At the suggestion of Kenneth Mumford, a fellow gunshot survivor who ran Boston’s Wheelchair Sports and Recreation Association, Johnson joined the New England Blazers wheelchair basketball team. He then interned with an outreach and advocate training program through the Boston Public Health Commission and, after going through EMT certification, found a career as a dispatcher with Boston EMS.
He likes the job, providing instruction and talking people through stressful situations and sometimes being able to give people “a second opportunity to live.” One thing he’s taken away from nine years as an EMT? “Just try to remain calm no matter what. Don’t panic. Regardless of your situation, panicking never helps,” he says. “Instead of focusing on the problem, focus on the solution.”

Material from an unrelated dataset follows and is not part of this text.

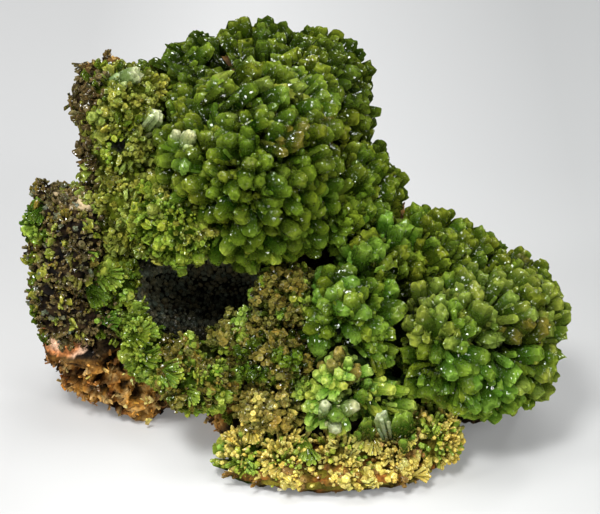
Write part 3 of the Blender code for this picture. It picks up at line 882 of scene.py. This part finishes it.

That solution-based approach helps Johnson push his boundaries on a regular basis — whether it’s taking up scuba or diving into a second career. Johnson often works the graveyard shift as a dispatcher, and he recently decided to get a day job as well. About a year and a half ago he got his real estate license. When he started that process, he said friends in chairs would ask him, “How are you going to show properties if there are stairs or whatnot?” Johnson knew it might not be easy, but that he’d figure it out. “I have a friend of mine come along to pull me up the stairs, or if it’s a narrow or windy stair case, they’ll carry the chair up and I’ll bump up the stairs.”
The first year was rough, as he gained experience and learned the ropes, but Johnson sold four properties and has a fifth under contract. “It’s been going well,” he says. When asked if he recommends either real estate or dispatching to other wheelchair users, he brushes the premise of the question aside. “I would recommend that anyone in a wheelchair do whatever they want to do,” he says. “Choosing a career path that’s not necessarily wheelchair-friendly is just a matter of what you’re willing to put yourself through. I’ve always told anyone, whether your disabled or not, ‘Become comfortable with being uncomfortable. That’s where you’ll begin to see yourself grow.’”
Providing a Safety Net
Johnson first got involved with United Spinal Association as a peer mentor before moving to an outreach advocacy position where he helped pioneer a program to help connect people with SCI to whatever resources they may need to live in the community.
“I would go out into the community to meet at-risk individuals who may have fallen through the cracks of the healthcare system. One of our main hospitals, Boston Medical Center, had just shut down its spinal cord injury floor and a lot of people were getting sent to nursing homes and kind of scattered about. I helped a number of people to get out of nursing homes. There was another lady who was in a nursing home and she didn’t have a wheelchair she could operate on her own. We were able to secure a grant and get her a power wheelchair. We were also able to help secure housing for a couple of other guys in Boston. Beth Weaver, the director of the chapter, was extremely instrumental in working with me and eliminating red tape so these individuals could get the services and the products they needed. We try to just meet them in the community where they are and be a resource and help them not to feel alone in their situation.”
Can’t Work Without:
Most dispatchers use a foot pedal to transmit over the radio. I have something like a space bar that sits on a platform that I can use with my hand.
Why I Joined United Spinal:
My mentor Dave Estrada asked me to come visit a kid who was a gunshot survivor. Unfortunately, he wasn’t really wanting to take anyone’s advice. I thought I was just visiting this one kid, but they asked me to be a volunteer mentor and I did.